Nikon D90, Nikkor 35mm f1.8G DX, ISO200, Aperture Priority mode, f8, 1/160s, polarising filter, hand held, edited in Corel Paintshop Pro X4.

9 Aug 2012

Heliga Trefaldighets Kyrka Kristianstad 2

Looking the other way... and that's the old organ down at the end above the entrance.
Gotta admire the architecture!

Geek info mostly all the same as the previous pic. ;^)

8 Aug 2012

Heliga Trefaldighets Kyrka Kristianstad 1

I am not normally a great fan of a lot of HDR type pics that I see on the internet, but if handled properly it can certainly assist in order to handle the big range between the interior and exterior better. I try to simply get closer to the amazing dynamic range that our eyes are able to see.

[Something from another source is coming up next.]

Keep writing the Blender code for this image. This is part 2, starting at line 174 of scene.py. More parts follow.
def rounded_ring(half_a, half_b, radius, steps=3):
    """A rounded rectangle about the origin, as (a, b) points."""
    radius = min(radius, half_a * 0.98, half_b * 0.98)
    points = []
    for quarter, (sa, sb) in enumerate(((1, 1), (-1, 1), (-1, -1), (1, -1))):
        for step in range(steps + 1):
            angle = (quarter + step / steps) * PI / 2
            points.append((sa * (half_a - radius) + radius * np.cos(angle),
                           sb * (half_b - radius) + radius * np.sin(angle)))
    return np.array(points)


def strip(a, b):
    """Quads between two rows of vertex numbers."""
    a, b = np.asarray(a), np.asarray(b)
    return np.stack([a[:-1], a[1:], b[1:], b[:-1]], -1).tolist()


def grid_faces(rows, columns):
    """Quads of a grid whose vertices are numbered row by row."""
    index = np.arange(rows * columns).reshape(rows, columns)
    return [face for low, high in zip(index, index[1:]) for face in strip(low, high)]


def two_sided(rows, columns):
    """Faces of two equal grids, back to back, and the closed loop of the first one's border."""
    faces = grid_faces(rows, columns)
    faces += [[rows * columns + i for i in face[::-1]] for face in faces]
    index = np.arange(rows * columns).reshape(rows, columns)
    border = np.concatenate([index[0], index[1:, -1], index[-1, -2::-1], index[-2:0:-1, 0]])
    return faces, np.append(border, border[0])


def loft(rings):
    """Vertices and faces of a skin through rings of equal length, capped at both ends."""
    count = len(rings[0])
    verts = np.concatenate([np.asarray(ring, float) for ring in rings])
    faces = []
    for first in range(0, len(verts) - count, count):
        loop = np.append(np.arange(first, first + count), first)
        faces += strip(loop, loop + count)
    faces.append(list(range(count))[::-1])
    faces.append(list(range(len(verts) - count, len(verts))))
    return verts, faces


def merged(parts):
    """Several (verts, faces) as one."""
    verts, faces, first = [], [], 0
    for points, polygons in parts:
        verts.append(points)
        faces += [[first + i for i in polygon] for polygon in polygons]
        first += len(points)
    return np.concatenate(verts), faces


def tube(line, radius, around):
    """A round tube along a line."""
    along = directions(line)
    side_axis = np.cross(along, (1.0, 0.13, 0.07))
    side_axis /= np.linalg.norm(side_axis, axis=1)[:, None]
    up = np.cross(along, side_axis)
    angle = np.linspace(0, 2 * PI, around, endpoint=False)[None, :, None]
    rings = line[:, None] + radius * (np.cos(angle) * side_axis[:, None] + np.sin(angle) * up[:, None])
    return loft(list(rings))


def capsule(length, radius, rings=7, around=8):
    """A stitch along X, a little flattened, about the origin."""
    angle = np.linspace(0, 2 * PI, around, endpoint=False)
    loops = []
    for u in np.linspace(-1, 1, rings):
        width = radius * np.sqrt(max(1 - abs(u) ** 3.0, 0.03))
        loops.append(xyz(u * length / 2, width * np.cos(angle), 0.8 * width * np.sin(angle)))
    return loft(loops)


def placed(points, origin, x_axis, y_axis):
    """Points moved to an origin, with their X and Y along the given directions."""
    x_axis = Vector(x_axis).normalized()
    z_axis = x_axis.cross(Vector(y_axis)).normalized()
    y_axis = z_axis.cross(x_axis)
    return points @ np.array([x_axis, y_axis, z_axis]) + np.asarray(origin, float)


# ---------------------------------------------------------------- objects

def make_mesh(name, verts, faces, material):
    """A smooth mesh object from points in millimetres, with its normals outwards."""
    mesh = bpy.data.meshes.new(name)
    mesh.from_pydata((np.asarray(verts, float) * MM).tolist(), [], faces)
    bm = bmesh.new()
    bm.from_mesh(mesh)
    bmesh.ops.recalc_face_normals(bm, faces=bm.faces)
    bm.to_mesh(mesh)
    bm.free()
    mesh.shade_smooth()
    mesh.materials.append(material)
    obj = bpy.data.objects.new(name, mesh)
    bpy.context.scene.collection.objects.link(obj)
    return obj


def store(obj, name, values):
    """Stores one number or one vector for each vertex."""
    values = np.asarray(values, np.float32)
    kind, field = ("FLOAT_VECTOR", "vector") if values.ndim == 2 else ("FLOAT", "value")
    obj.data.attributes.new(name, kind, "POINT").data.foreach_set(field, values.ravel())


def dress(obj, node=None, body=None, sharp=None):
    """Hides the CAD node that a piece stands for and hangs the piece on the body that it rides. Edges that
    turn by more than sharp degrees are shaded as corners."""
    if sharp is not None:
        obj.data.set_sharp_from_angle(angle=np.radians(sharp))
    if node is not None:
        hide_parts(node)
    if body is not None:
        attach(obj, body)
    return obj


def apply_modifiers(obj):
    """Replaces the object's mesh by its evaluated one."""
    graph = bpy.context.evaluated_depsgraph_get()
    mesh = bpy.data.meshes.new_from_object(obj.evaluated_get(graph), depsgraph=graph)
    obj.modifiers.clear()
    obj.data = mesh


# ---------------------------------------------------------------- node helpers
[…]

Nikon D90, Nikkor 18-105mm kit lens at 18mm, Velbon Sherpa tripod, f/11.0, ISO200, 3 bracketed photos merged and edited in Corel Paintshop Pro X4.

2 Aug 2012

Helsingborg at Night 5

One of my favourite pics of the night!
Plenty of light reflections and ghosting though... :-)

Helsingborg at Night 4

The Helsingborg Castle looking up the main stairs towards the impressive Keep.

Talk about mixed light sources! There were also loads of people walking up and down the stairs right in front of my camera, but because of the long exposure time they were rendered pretty much invisible.

At the bottom of the frame the stairs look quite distorted, but that has nothing to do with lens distortion (which I corrected) instead it is the result of hundreds of years and hundreds of thousands of people walking up and down which have worn them out in the middle.

Nikon D90, Nikkor 18-105mm kit lens at 18mm, Velbon Sherpa tripod, f/11.0, 30.0s, ISO200, edited in Corel Paintshop Pro X4.